§ **Exercise brief**:
Each line below should be reproduced without any alteration.

start

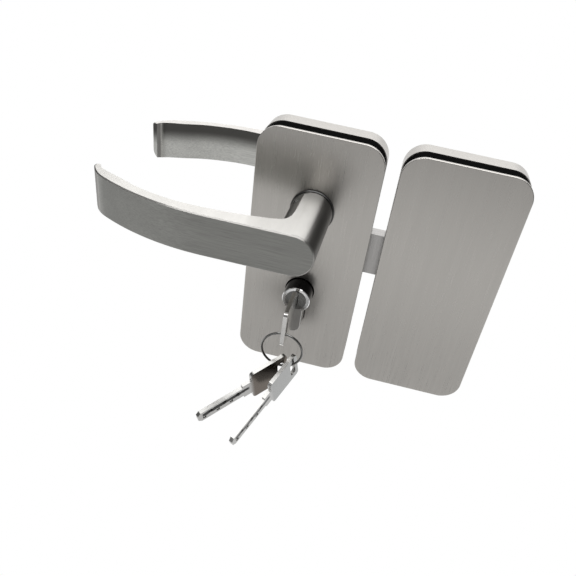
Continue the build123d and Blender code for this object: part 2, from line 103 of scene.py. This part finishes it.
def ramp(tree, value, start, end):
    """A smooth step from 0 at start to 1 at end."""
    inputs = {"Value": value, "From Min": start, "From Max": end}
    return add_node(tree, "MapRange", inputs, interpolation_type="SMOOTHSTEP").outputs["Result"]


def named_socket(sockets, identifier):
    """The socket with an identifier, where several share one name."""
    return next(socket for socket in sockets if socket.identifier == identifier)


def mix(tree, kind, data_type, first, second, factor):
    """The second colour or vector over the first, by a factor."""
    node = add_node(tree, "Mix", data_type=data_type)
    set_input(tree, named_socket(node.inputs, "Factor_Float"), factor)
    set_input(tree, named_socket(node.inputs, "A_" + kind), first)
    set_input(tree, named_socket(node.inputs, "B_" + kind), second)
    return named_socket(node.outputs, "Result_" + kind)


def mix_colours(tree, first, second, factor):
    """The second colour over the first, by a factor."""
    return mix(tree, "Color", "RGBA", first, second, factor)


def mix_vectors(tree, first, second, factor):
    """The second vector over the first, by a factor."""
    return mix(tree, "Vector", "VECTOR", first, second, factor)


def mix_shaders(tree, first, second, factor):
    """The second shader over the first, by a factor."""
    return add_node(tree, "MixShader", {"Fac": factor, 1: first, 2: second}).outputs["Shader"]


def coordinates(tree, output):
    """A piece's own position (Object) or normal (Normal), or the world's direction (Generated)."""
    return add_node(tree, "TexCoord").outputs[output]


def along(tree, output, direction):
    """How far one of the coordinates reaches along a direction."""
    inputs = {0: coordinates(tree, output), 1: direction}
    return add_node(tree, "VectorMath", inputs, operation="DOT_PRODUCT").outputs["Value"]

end

§ **Full response**:
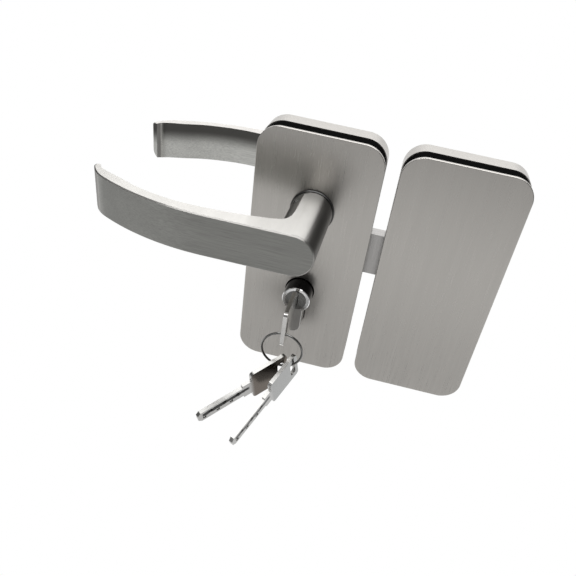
Continue the build123d and Blender code for this object: part 2, from line 103 of scene.py. This part finishes it.
def ramp(tree, value, start, end):
    """A smooth step from 0 at start to 1 at end."""
    inputs = {"Value": value, "From Min": start, "From Max": end}
    return add_node(tree, "MapRange", inputs, interpolation_type="SMOOTHSTEP").outputs["Result"]


def named_socket(sockets, identifier):
    """The socket with an identifier, where several share one name."""
    return next(socket for socket in sockets if socket.identifier == identifier)


def mix(tree, kind, data_type, first, second, factor):
    """The second colour or vector over the first, by a factor."""
    node = add_node(tree, "Mix", data_type=data_type)
    set_input(tree, named_socket(node.inputs, "Factor_Float"), factor)
    set_input(tree, named_socket(node.inputs, "A_" + kind), first)
    set_input(tree, named_socket(node.inputs, "B_" + kind), second)
    return named_socket(node.outputs, "Result_" + kind)


def mix_colours(tree, first, second, factor):
    """The second colour over the first, by a factor."""
    return mix(tree, "Color", "RGBA", first, second, factor)


def mix_vectors(tree, first, second, factor):
    """The second vector over the first, by a factor."""
    return mix(tree, "Vector", "VECTOR", first, second, factor)


def mix_shaders(tree, first, second, factor):
    """The second shader over the first, by a factor."""
    return add_node(tree, "MixShader", {"Fac": factor, 1: first, 2: second}).outputs["Shader"]


def coordinates(tree, output):
    """A piece's own position (Object) or normal (Normal), or the world's direction (Generated)."""
    return add_node(tree, "TexCoord").outputs[output]


def along(tree, output, direction):
    """How far one of the coordinates reaches along a direction."""
    inputs = {0: coordinates(tree, output), 1: direction}
    return add_node(tree, "VectorMath", inputs, operation="DOT_PRODUCT").outputs["Value"]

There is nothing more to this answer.